In the listing below, find the line containing "solid.translate(V(-box.Center.x, -box.Center.y, -box.ZMin))" and the line containing "if empty is". Repeat exactly those two lines and every line between them, nothing more.
==== Available data
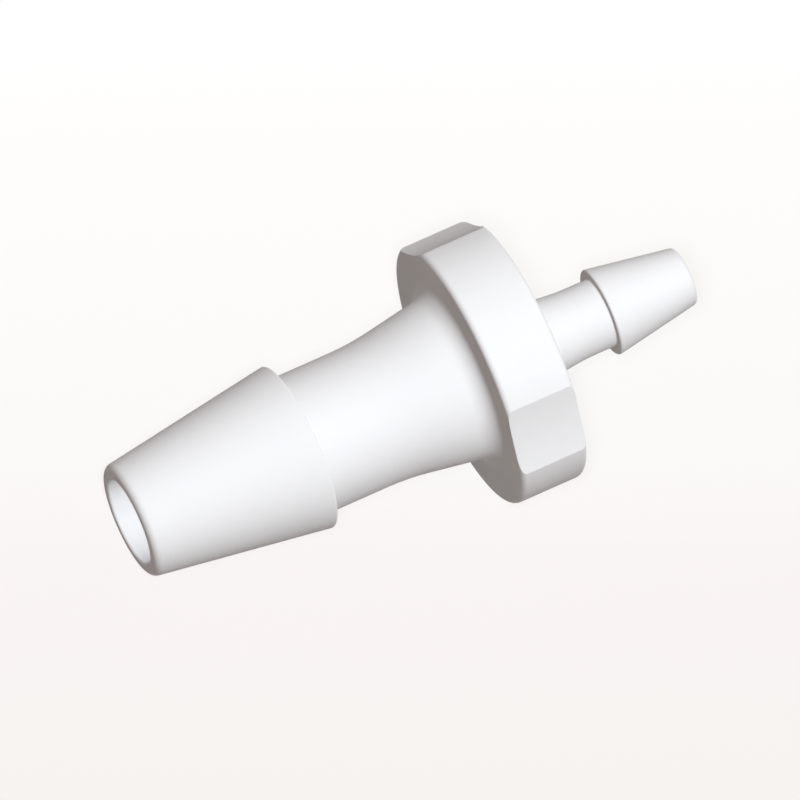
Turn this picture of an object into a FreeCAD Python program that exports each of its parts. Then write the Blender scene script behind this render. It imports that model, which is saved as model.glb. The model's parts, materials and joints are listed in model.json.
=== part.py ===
import FreeCAD, Part
import math
import os

# Hose barb reducer: a one-piece moulded fitting that joins a hose to a smaller one.
# It is worked out along its own axis, X, from the mouth of the large barb at x = 0 to the
# tip of the small barb. At the end it is laid down as it comes to rest. All sizes are in millimetres.

V = FreeCAD.Vector
AXIS = V(1, 0, 0)

# Large barb and its neck
LARGE_TIP_D = 5.25
LARGE_SHOULDER_D = 7.7
LARGE_NECK_D = 6.4
LARGE_BARB_LENGTH = 8.35
LARGE_NECK_LENGTH = 3.95
LARGE_FLARE_LENGTH = 3.9
LARGE_FLARE_ANGLE = 9.4
LARGE_FLARE_BLEND = 12.0
LARGE_ROOT_FILLET = 0.88
LARGE_TIP_ROUND = 0.36
LARGE_SHOULDER_ROUND = 0.1
LARGE_NECK_FILLET = 0.08

# Flange, with three hollow thumb flats cut in its rim
FLANGE_D = 12.3
FLANGE_THICKNESS = 3.24
FLANGE_RIM_ROUND = 0.26
SCALLOP_COUNT = 3
SCALLOP_HALF_ANGLE = 17.0
SCALLOP_RADIUS = 14.0

# Small barb and its neck
SMALL_ROOT_FILLET = 0.4
SMALL_FLARE_LENGTH = 2.3
SMALL_FLARE_ANGLE = 6.0
SMALL_FLARE_BLEND = 8.0
SMALL_NECK_LENGTH = 1.43
SMALL_NECK_D = 3.18
SMALL_SHOULDER_D = 4.06
SMALL_TIP_D = 2.66
SMALL_BARB_LENGTH = 4.13
SMALL_TIP_ROUND = 0.2
SMALL_SHOULDER_ROUND = 0.1
SMALL_NECK_FILLET = 0.06

# Passage: a large bore, a cone inside the flange and a small bore
LARGE_BORE_D = 4.0
SMALL_BORE_D = 1.8
LARGE_BORE_PAST_FACE = 0.9
BORE_CONE_HALF_ANGLE = 45.0
BORE_MOUTH_ROUND = 0.12
BORE_TIP_ROUND = 0.08

# Stations along the axis, and radii that follow from the sizes above
X_LARGE_SHOULDER = LARGE_BARB_LENGTH
X_LARGE_FLARE = X_LARGE_SHOULDER + LARGE_NECK_LENGTH
X_FLANGE_FRONT = X_LARGE_FLARE + LARGE_FLARE_LENGTH
X_FLANGE_BACK = X_FLANGE_FRONT + FLANGE_THICKNESS
X_SMALL_FLARE = X_FLANGE_BACK + SMALL_FLARE_LENGTH
X_SMALL_SHOULDER = X_SMALL_FLARE + SMALL_NECK_LENGTH
X_SMALL_TIP = X_SMALL_SHOULDER + SMALL_BARB_LENGTH

LARGE_FLARE_R = LARGE_NECK_D / 2 + LARGE_FLARE_LENGTH * math.tan(math.radians(LARGE_FLARE_ANGLE))
SMALL_FLARE_R = SMALL_NECK_D / 2 + SMALL_FLARE_LENGTH * math.tan(math.radians(SMALL_FLARE_ANGLE))
FLANGE_R = FLANGE_D / 2
SCALLOP_HALF_WIDTH = FLANGE_R * math.sin(math.radians(SCALLOP_HALF_ANGLE))
SCALLOP_CHORD_R = FLANGE_R * math.cos(math.radians(SCALLOP_HALF_ANGLE))
SCALLOP_CENTRE_R = SCALLOP_CHORD_R + math.sqrt(SCALLOP_RADIUS ** 2 - SCALLOP_HALF_WIDTH ** 2)

X_BORE_CONE = X_FLANGE_FRONT + LARGE_BORE_PAST_FACE
BORE_CONE_LENGTH = (LARGE_BORE_D - SMALL_BORE_D) / 2 / math.tan(math.radians(BORE_CONE_HALF_ANGLE))


def corner_arc(before, corner, after, radius):
    """The arc of this radius that rounds the corner between two straight runs."""
    to_before = (before - corner).normalize()
    to_after = (after - corner).normalize()
    half_angle = to_before.getAngle(to_after) / 2
    setback = radius / math.tan(half_angle)
    towards_centre = (to_before + to_after).normalize()
    nearest = corner + towards_centre * (radius / math.sin(half_angle) - radius)
    return Part.Arc(corner + to_before * setback, nearest, corner + to_after * setback)


def revolved(corners):
    """A solid turned about the axis from corners (x, radius, rounding), first to last."""
    points = [V(x, 0, r) for x, r, rounding in corners]
    edges = []
    start = points[0]
    for i in range(1, len(points) - 1):
        rounding = corners[i][2]
        if rounding:
            arc = corner_arc(points[i - 1], points[i], points[i + 1], rounding)
            edges.append(Part.LineSegment(start, arc.StartPoint).toShape())
            edges.append(arc.toShape())
            start = arc.EndPoint
        else:
            edges.append(Part.LineSegment(start, points[i]).toShape())
            start = points[i]
    edges.append(Part.LineSegment(start, points[-1]).toShape())
    edges.append(Part.LineSegment(points[-1], points[0]).toShape())
    return Part.Face(Part.Wire(edges)).revolve(V(0, 0, 0), AXIS, 360)


def turned_body():
    """Both barbs, their necks and flares, and the round flange, as one turned form."""
    return revolved([
        (0, 0, 0),
        (0, LARGE_TIP_D / 2, LARGE_TIP_ROUND),
        (X_LARGE_SHOULDER, LARGE_SHOULDER_D / 2, LARGE_SHOULDER_ROUND),
        (X_LARGE_SHOULDER, LARGE_NECK_D / 2, LARGE_NECK_FILLET),
        (X_LARGE_FLARE, LARGE_NECK_D / 2, LARGE_FLARE_BLEND),
        (X_FLANGE_FRONT, LARGE_FLARE_R, LARGE_ROOT_FILLET),
        (X_FLANGE_FRONT, FLANGE_R, FLANGE_RIM_ROUND),
        (X_FLANGE_BACK, FLANGE_R, FLANGE_RIM_ROUND),
        (X_FLANGE_BACK, SMALL_FLARE_R, SMALL_ROOT_FILLET),
        (X_SMALL_FLARE, SMALL_NECK_D / 2, SMALL_FLARE_BLEND),
        (X_SMALL_SHOULDER, SMALL_NECK_D / 2, SMALL_NECK_FILLET),
        (X_SMALL_SHOULDER, SMALL_SHOULDER_D / 2, SMALL_SHOULDER_ROUND),
        (X_SMALL_TIP, SMALL_TIP_D / 2, SMALL_TIP_ROUND),
        (X_SMALL_TIP, 0, 0),
    ])


def scallops():
    """The round cutters of the thumb flats, evenly spaced, with the first of them straight below."""
    start = V(X_FLANGE_FRONT - FLANGE_RIM_ROUND, 0, -SCALLOP_CENTRE_R)
    reach = FLANGE_THICKNESS + 2 * FLANGE_RIM_ROUND
    cutters = []
    for i in range(SCALLOP_COUNT):
        cutter = Part.makeCylinder(SCALLOP_RADIUS, reach, start, AXIS)
        cutter.rotate(V(0, 0, 0), AXIS, i * 360 / SCALLOP_COUNT)
        cutters.append(cutter)
    return cutters


def passage():
    """The way through: its two ends open outwards in a small rounding."""
    large_r, small_r = LARGE_BORE_D / 2, SMALL_BORE_D / 2
    past = 1.0
    body = revolved([
        (0, 0, 0),
        (0, large_r, 0),
        (X_BORE_CONE, large_r, 0),
        (X_BORE_CONE + BORE_CONE_LENGTH, small_r, 0),
        (X_SMALL_TIP, small_r, 0),
        (X_SMALL_TIP, 0, 0),
    ])
    mouth = revolved([
        (-past, 0, 0),
        (-past, large_r + BORE_MOUTH_ROUND + past, 0),
        (0, large_r + BORE_MOUTH_ROUND + past, 0),
        (0, large_r, BORE_MOUTH_ROUND),
        (past, large_r, 0),
        (past, 0, 0),
    ])
    tip = revolved([
        (X_SMALL_TIP - past, 0, 0),
        (X_SMALL_TIP - past, small_r, 0),
        (X_SMALL_TIP, small_r, BORE_TIP_ROUND),
        (X_SMALL_TIP, small_r + BORE_TIP_ROUND + past, 0),
        (X_SMALL_TIP + past, small_r + BORE_TIP_ROUND + past, 0),
        (X_SMALL_TIP + past, 0, 0),
    ])
    return body.fuse([mouth, tip])


def tip_depth(angle):
    """How far the rounded large tip reaches below the middle of its mouth, when the axis climbs."""
    taper = math.atan2((LARGE_SHOULDER_D - LARGE_TIP_D) / 2, LARGE_BARB_LENGTH)
    centre_x = LARGE_TIP_ROUND
    centre_r = LARGE_TIP_D / 2 + LARGE_TIP_ROUND * (math.tan(taper) - 1 / math.cos(taper))
    return centre_r * math.cos(angle) - centre_x * math.sin(angle) + LARGE_TIP_ROUND


def scallop_depth(angle):
    """How far the end of a scallop reaches below the middle of the mouth, along the rounded rim."""
    depths = []
    for step in range(91):
        turn = math.radians(step)
        x = X_FLANGE_FRONT + FLANGE_RIM_ROUND * (1 - math.sin(turn))
        r = FLANGE_R - FLANGE_RIM_ROUND * (1 - math.cos(turn))
        below = (SCALLOP_CENTRE_R ** 2 - SCALLOP_RADIUS ** 2 + r ** 2) / (2 * SCALLOP_CENTRE_R)
        depths.append(below * math.cos(angle) - x * math.sin(angle))
    return max(depths)


def rest_incline():
    """Angle of the axis when the large tip and both ends of a scallop lie on a level surface."""
    low, high = 0.0, math.radians(45)
    for step in range(50):
        angle = (low + high) / 2
        if scallop_depth(angle) > tip_depth(angle):
            low = angle
        else:
            high = angle
    return math.degrees(angle)


def laid_down(solid):
    """The fitting at rest, with the middle of its footprint at the origin and the floor at z = 0."""
    solid.rotate(V(0, 0, 0), V(0, 1, 0), -rest_incline())
    box = solid.optimalBoundingBox(False, False)
    solid.translate(V(-box.Center.x, -box.Center.y, -box.ZMin))
    return solid


def reducer():
    """The whole moulding: the turned form, with its scallops and its passage cut."""
    solid = turned_body().cut(scallops()).cut(passage()).removeSplitter()
    return laid_down(solid.Solids[0])


os.makedirs("parts", exist_ok=True)
body = reducer()
body.exportStep("parts/reducer_body.step")
print("solids", len(body.Solids), "valid", body.isValid(), "volume mm3", round(body.Volume, 2))
print("incline", round(rest_incline(), 3), "box", body.optimalBoundingBox(False, False))
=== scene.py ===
# %% [markdown]
# A hose barb reducer, dressed for its picture.
#
# The real thing is a single moulding of white plastic, about as long as the last joint of a thumb.
# One end takes a wide hose, the other a narrow one, and a thick flange with three hollow flats sits
# between them. The construction model already fixes where everything is. This script makes the
# surface that is seen, its plastic, the floor it lies on, the light and the camera.

# %% Load the fixed frame
import json
import math

import bpy
from mathutils import Matrix, Vector


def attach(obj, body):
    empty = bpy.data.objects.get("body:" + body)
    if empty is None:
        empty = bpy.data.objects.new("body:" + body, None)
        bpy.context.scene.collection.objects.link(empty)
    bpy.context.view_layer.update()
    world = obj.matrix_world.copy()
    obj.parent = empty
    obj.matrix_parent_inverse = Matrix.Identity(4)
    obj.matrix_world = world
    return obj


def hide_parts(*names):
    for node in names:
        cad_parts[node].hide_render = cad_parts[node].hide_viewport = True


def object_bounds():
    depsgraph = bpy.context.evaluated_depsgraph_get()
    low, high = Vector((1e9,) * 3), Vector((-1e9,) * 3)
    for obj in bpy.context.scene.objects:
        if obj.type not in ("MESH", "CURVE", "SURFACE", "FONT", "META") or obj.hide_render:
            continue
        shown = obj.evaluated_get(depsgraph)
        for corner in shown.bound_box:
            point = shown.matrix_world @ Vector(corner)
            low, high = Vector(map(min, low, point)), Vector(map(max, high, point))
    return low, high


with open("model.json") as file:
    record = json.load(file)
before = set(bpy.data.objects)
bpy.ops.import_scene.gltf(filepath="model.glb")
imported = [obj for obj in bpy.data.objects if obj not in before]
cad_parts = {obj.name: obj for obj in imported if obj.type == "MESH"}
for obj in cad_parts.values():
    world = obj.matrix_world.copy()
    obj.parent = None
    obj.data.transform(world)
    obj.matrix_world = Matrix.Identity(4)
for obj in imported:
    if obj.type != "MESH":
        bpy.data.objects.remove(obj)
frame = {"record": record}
cad_low, cad_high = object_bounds()
MM = 0.001
cad_size = [round((high - low) / MM, 2) for low, high in zip(cad_low, cad_high)]
print("construction model, mm:", cad_size)

# %% [markdown]
# Everything on this fitting is measured along one line, the axis of its passage. The record gives
# two points of it: the middle of the large mouth and the middle of the small tip. So the piece is
# made along a plain X axis first, which keeps its numbers simple, and is laid on that line later.

# %% Find the axis of the passage
mounts = {mount["name"]: mount for mount in frame["record"]["mounts"]}
mouth = Vector(mounts["large_barb"]["pos_m"])
small_tip = Vector(mounts["small_barb"]["pos_m"])
axis = (small_tip - mouth).normalized()
across = Vector((0, 1, 0))
section_up = axis.cross(across)
length = (small_tip - mouth).length
incline = math.atan2(axis.z, axis.x)
print("length, mm:", round(length / MM, 2), "incline, degrees:", round(math.degrees(incline), 2))

# %% [markdown]
# A designer draws this fitting as half of its section: a barb that grows from the tip to a sharp
# shoulder, a neck that the hose closes on, a flare with a soft start, and a fillet into the flange.
# Each corner is a station along the axis, a radius and how much it is rounded, all in millimetres.
# The same line comes back through the passage, so that turning it gives a closed wall.

# %% Name the sizes
TIP_D, SHOULDER_D, NECK_D, BORE_D = 5.25, 7.7, 6.4, 4.0
BARB_LENGTH, NECK_LENGTH, FLARE_LENGTH = 8.35, 3.95, 3.9
FLARE_ANGLE, FLARE_BLEND, ROOT_FILLET = math.radians(9.4), 12.0, 0.88
TIP_ROUND, SHOULDER_ROUND, NECK_FILLET, MOUTH_ROUND = 0.36, 0.1, 0.08, 0.12

SMALL_TIP_D, SMALL_SHOULDER_D, SMALL_NECK_D, SMALL_BORE_D = 2.66, 4.06, 3.18, 1.8
SMALL_BARB_LENGTH, SMALL_NECK_LENGTH, SMALL_FLARE_LENGTH = 4.13, 1.43, 2.3
SMALL_FLARE_ANGLE, SMALL_FLARE_BLEND, SMALL_ROOT_FILLET = math.radians(6.0), 8.0, 0.4
SMALL_TIP_ROUND, SMALL_NECK_FILLET, SMALL_MOUTH_ROUND = 0.2, 0.06, 0.08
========
• [Exercise answer]
    solid.translate(V(-box.Center.x, -box.Center.y, -box.ZMin))
    return solid


def reducer():
    """The whole moulding: the turned form, with its scallops and its passage cut."""
    solid = turned_body().cut(scallops()).cut(passage()).removeSplitter()
    return laid_down(solid.Solids[0])


os.makedirs("parts", exist_ok=True)
body = reducer()
body.exportStep("parts/reducer_body.step")
print("solids", len(body.Solids), "valid", body.isValid(), "volume mm3", round(body.Volume, 2))
print("incline", round(rest_incline(), 3), "box", body.optimalBoundingBox(False, False))
=== scene.py ===
# %% [markdown]
# A hose barb reducer, dressed for its picture.
#
# The real thing is a single moulding of white plastic, about as long as the last joint of a thumb.
# One end takes a wide hose, the other a narrow one, and a thick flange with three hollow flats sits
# between them. The construction model already fixes where everything is. This script makes the
# surface that is seen, its plastic, the floor it lies on, the light and the camera.

# %% Load the fixed frame
import json
import math

import bpy
from mathutils import Matrix, Vector


def attach(obj, body):
    empty = bpy.data.objects.get("body:" + body)
    if empty is None:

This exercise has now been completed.